TUNIS — The government of Tunisia scrambled alternately to appease critics and to crush growing unrest on Wednesday as a three-week-old wave of violent demonstrations spread for the first time to the capital, where swarms of protesters called for the ouster of the authoritarian president, Zine el-Abidine Ben Ali.

The protesters came together after circulating calls to rally over social networks like Facebook and Twitter. Many were unemployed college graduates, and they angrily demanded more jobs and denounced what they called the self-enrichment of Tunisia’s ruling family.

Army units and riot police officers were deployed around the city around dawn in anticipation, and they quickly dispersed protesters with billy clubs, tear gas and bullets.

By late in the day, the government decreed a nighttime curfew. And there were reports that some relatives of the president were leaving the country for their own safety.

At one of several demonstrations, witnesses reported that the security forces had shot and killed four protesters. Some said the army had used rooftop snipers to fire on the crowd. Rights groups said they had confirmed more than 30 deaths before the day began, all in skirmishes with the police over the last several days.

“How can you fire on your own people?” said a 30-year-old business owner taking refuge from the police as they broke up a protest near the French Embassy and train station downtown. “If you do that, then there is no return. Now, you are a killer.” He declined to provide his name for fear of reprisals.

Tunisia is in some ways the most European country of North Africa. It boasts a relatively large middle class, liberal social norms, broad gender equality and welcoming Mediterranean beaches. United States officials give it high marks for its aggressive prosecution of terrorism suspects.

But Tunisia also has one of the most repressive governments in a region full of police states. Residents long tolerated extensive surveillance, scant civil liberties and the routine use of torture, at least until the economic malaise that has gripped southern Europe spread here, sending unemployment and public resentment skyrocketing.

The government began the day trying to placate the protesters. The prime minister announced in a televised news conference the replacement of the interior minister — the public face of the crackdown. The government pledged to release prisoners who had been arrested in the demonstrations, and to initiate commissions to investigate excesses by the security forces as well as corruption in the government.

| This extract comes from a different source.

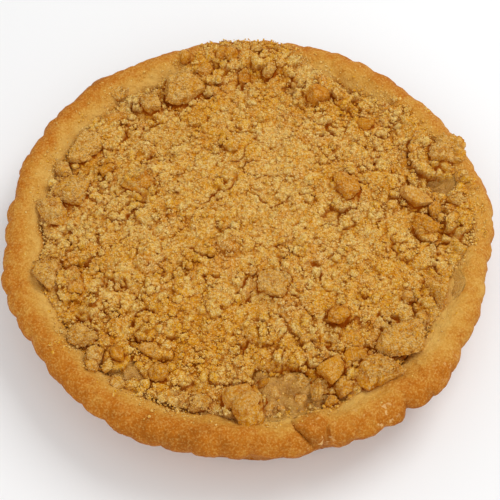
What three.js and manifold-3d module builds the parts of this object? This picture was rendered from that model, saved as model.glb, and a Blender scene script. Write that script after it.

But the sacrifice of the interior minister did nothing to calm the protesters, who took to the streets downtown and in working-class neighborhoods on the outskirts as well.

Even as the prime minister pledged to release prisoners, security forces were apprehending others in their homes. One was a spokesman for the outlawed Communist Party, Hamma Hammémi, who had became a voice of the protests in French news media.

“He explained that the regime has lost all legitimacy,” said his wife, Radhia Nasraoui, a human rights activist. “So we were expecting this.”

By midday, cafes along Tunis’s main tree-lined boulevard were pulling in their tables and chairs to avoid tear-gas fumes, and pedestrians scurried in fear of brigades of riot police officers patrolling the streets.

In Sfax, Tunisia’s second-largest city, word spread that workers had called a general strike, and violence broke out in the cities of Thala and Douz as well.

By late afternoon, the government announced a curfew of 8 p.m., and businesses around Tunis hastily pulled down their gates as employees raced home.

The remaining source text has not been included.